Unsupervised learning, in particular learning general nonlinear representations, is one of the deepest problems in machine learning. Estimating latent quantities in a generative model provides a principled framework, and has been successfully used in the linear case, especially in the form of independent component analysis (ICA). However, extending ICA to the nonlinear case has proven to be extremely difficult: A straight-forward extension is unidentifiable, ie it is not possible to recover those latent components that actually generated the data. Recently, we have shown that this problem can be solved by using additional information, in particular in the form of temporal structure or some additional observed variable. Our methods were originally based on "self-supervised" learning increasingly used in deep learning, but in more recent work, we have provided likelihood-based approaches. In particular, we have developed computational methods for efficient maximization of the likelihood for two variants of the model, based on variational inference or Riemannian relative gradients, respectively.

Our speaker

Aapo Hyvärinen studied undergraduate mathematics at the universities of Helsinki (Finland), Vienna (Austria), and Paris (France), and obtained a PhD degree in Information Science at the Helsinki University of Technology in 1997. After post-doctoral work at the Helsinki University of Technology, he moved to the University of Helsinki in 2003, where he was appointed Professor in 2008, at the Department of Computer Science.
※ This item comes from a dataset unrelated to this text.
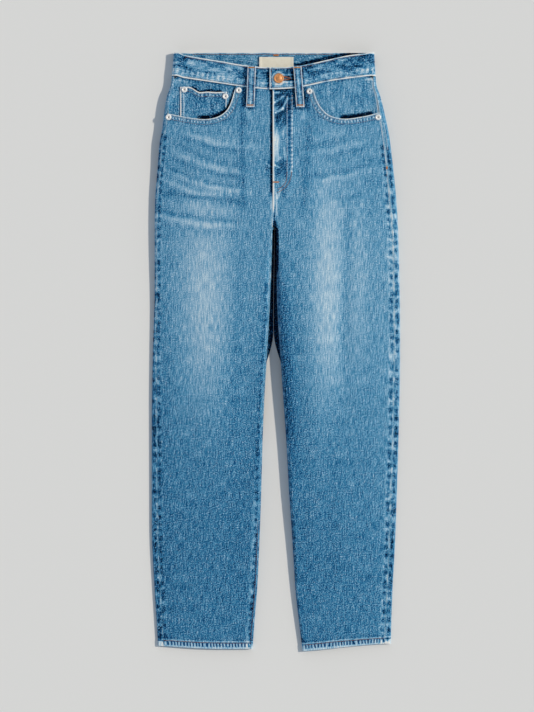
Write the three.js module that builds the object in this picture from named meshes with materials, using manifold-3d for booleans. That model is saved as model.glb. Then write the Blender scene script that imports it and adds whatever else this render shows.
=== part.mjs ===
// High-waisted balloon jeans, buttoned, lying flat on their back with the waist towards +Y.
// Millimetres, +Z up. The origin is the middle of the footprint, on the surface they lie on.
// Right and left are the wearer's, so the right leg is at -X. "Down" is measured from the waist edge.
import * as THREE from 'three';
import { mergeVertices } from 'three/addons/utils/BufferGeometryUtils.js';
import Module from 'manifold-3d';

const wasm = await Module();
wasm.setup();

// Driving dimensions
const LENGTH = 1076;
const DENIM = 1.2;
const BAND_WALL = 2.4;
const BAND_HEIGHT = 40;
const SEAM_GAP = 0.3;
const FOLD_SEAM_GAP = 0.5;
const CROTCH = 315;
const FLY_X = -5.8;
const SEAT_X = -2.8;
const INSEAM_INSET = 2.5;
const HEM_HEIGHT = 11;
const HEM_RELIEF = 0.8;
const SEAT_LIFT = 1.5;
const CROWN = 1.6;
const CORNER_SHARE = 0.42;

// Cross sections. outer and inner are the silhouette of each leg, seam is how far the outseam
// lies in from it, edge is the rise of the outer fold, middle the rise at the fly or the inner
// fold, and bulge what stands above a line between the two.
const SECTION_COLUMNS = [
  'down', 'outerRight', 'outerLeft', 'seamRight', 'seamLeft', 'innerRight', 'innerLeft',
  'edge', 'middle', 'bulge',
];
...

From 2016 to 2019, he was Professor at the Gatsby Computational Neuroscience Unit, University College London, UK. Aapo Hyvärinen is the main author of the books "Independent Component Analysis" (2001) and "Natural Image Statistics" (2009), Action Editor at the Journal of Machine Learning Research and Neural Computation, and has worked as Area Chair at ICML, ICLR, AISTATS, UAI, ACML and NeurIPS. His current work concentrates on unsupervised machine learning and its applications to neuroscience.